When he was presenting his Commission’s report to the President in 2009, Justice (Retd) Nissanka Udalagama in a newspaper interview stated: "One recommendation that we made to the President was that this kind of Commission must be there permanently. Since our Commission began functioning, the kinds of incidents we were investigating stopped taking place. This means the existence of the Commission acted as a deterrent of sorts. I know that members of the armed forces and police were told about the existence of such a Commission." This is a very valid point made by Udalagama. There must be a permanent statutory body for national reconciliation that will not only be charged with implementing the LLRC recommendations but will also take up ad hoc violations of human rights, cases of unlawful abductions, torture and extra-judicial killings, etc. This will be an important step towards national reconciliation and the protection of citizens’ rights.

The LLRC recommendations are basically a call for a restoration of law and order and for peace and national reconciliation. In the words of the Commission that we have quoted before: "Sri Lanka now faces a moment of unprecedented opportunity. Rarely does such an opportunity come along without equally important attendant challenges. This is especially true of any meaningful effort towards post-conflict peace building following a protracted conflict. Sri Lanka’s case is no exception. Terrorism and violence have ended. Time and space have been created for healing and building sustainable peace and security so that the fruits of democracy and citizenship can be equitably enjoyed by all Sri Lankans.

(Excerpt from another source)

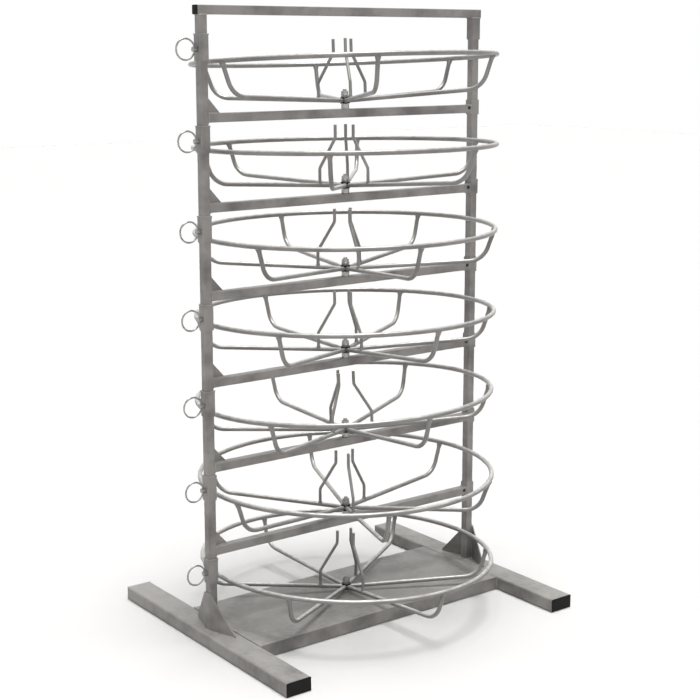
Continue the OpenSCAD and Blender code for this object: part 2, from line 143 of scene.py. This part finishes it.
# %% Enamel paint
def enamel(name, dark, base, dust_and_top_sheen, metallic, rough, peel_mm=2.0, peel=0.05, wear=0.35,
           top_dust_and_sheen=0.6):
    mat, tree, shader, where = start_material(name, metallic)
    cloud = add(tree, "ShaderNodeTexNoise", {"Vector": where, "Scale": 9, "Detail": 3,
                                             "Roughness": 0.6}).outputs["Fac"]
    patch = add(tree, "ShaderNodeMapRange", {"Value": cloud, "From Min": 0.32, "From Max": 0.58})
    coat = add(tree, "ShaderNodeMix", {"Factor": patch.outputs[0], 6: linear(dark),
                                       7: linear(base)}, data_type="RGBA")
    # Dust together with a painted top highlight: faces that point up are mixed towards the light
    # third colour.
    up = add(tree, "ShaderNodeSeparateXYZ",
             {0: add(tree, "ShaderNodeNewGeometry").outputs["Normal"]}).outputs["Z"]
    grit = add(tree, "ShaderNodeTexNoise",
               {"Vector": where, "Scale": 60, "Detail": 4}).outputs["Fac"]
    top_dust_and_sheen_mask = add(tree, "ShaderNodeMapRange", {"Value": up, "From Min": 0.3, "From Max": 1.0,
                                            "To Max": top_dust_and_sheen}).outputs[0]
    dust_and_sheen_amount = add(tree, "ShaderNodeMath", {0: top_dust_and_sheen_mask, 1: grit}, operation="MULTIPLY").outputs[0]
    dust_and_sheen_mix = add(tree, "ShaderNodeMix", {"Factor": dust_and_sheen_amount, 6: coat.outputs[2], 7: linear(dust_and_top_sheen)},
                data_type="RGBA")
    scuff = add(tree, "ShaderNodeTexNoise", {"Vector": where, "Scale": 38, "Detail": 8,
                                             "Roughness": 0.75, "Distortion": 1.5}).outputs["Fac"]
    worn = add(tree, "ShaderNodeMapRange", {"Value": scuff, "From Min": 0.66, "From Max": 0.74,
                                            "To Max": wear}).outputs[0]
    colour = add(tree, "ShaderNodeMix", {"Factor": worn, 6: dust_and_sheen_mix.outputs[2],
                                         7: linear("#d4d2cd")}, data_type="RGBA")
    gloss = add(tree, "ShaderNodeMapRange", {"Value": grit, "To Min": rough - 0.05,
                                             "To Max": rough + 0.07}).outputs[0]
    skin = add(tree, "ShaderNodeTexNoise", {"Vector": where, "Scale": 1000 / peel_mm,
                                            "Detail": 2}).outputs["Fac"]
    bump = add(tree, "ShaderNodeBump", {"Height": skin, "Strength": 0.35,
                                        "Distance": peel * MM})
    tree.links.new(colour.outputs[2], shader.inputs["Base Color"])
    tree.links.new(gloss, shader.inputs["Roughness"])
    tree.links.new(bump.outputs[0], shader.inputs["Normal"])
    return mat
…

To this end, the success of ending armed conflict must be invested in an all-inclusive political process of dialogue and accommodation so that the conflict by other means will not continue."

The government now has the opportunity to tell the world, but particularly the people of Sri Lanka, that it takes its responsibilities seriously; that it means to implement the letter and the spirit of the LLRC recommendations with sincerity and transparency; that it means to set up an independent mechanism to do so. Will it have the political sense and the will to seize that opportunity?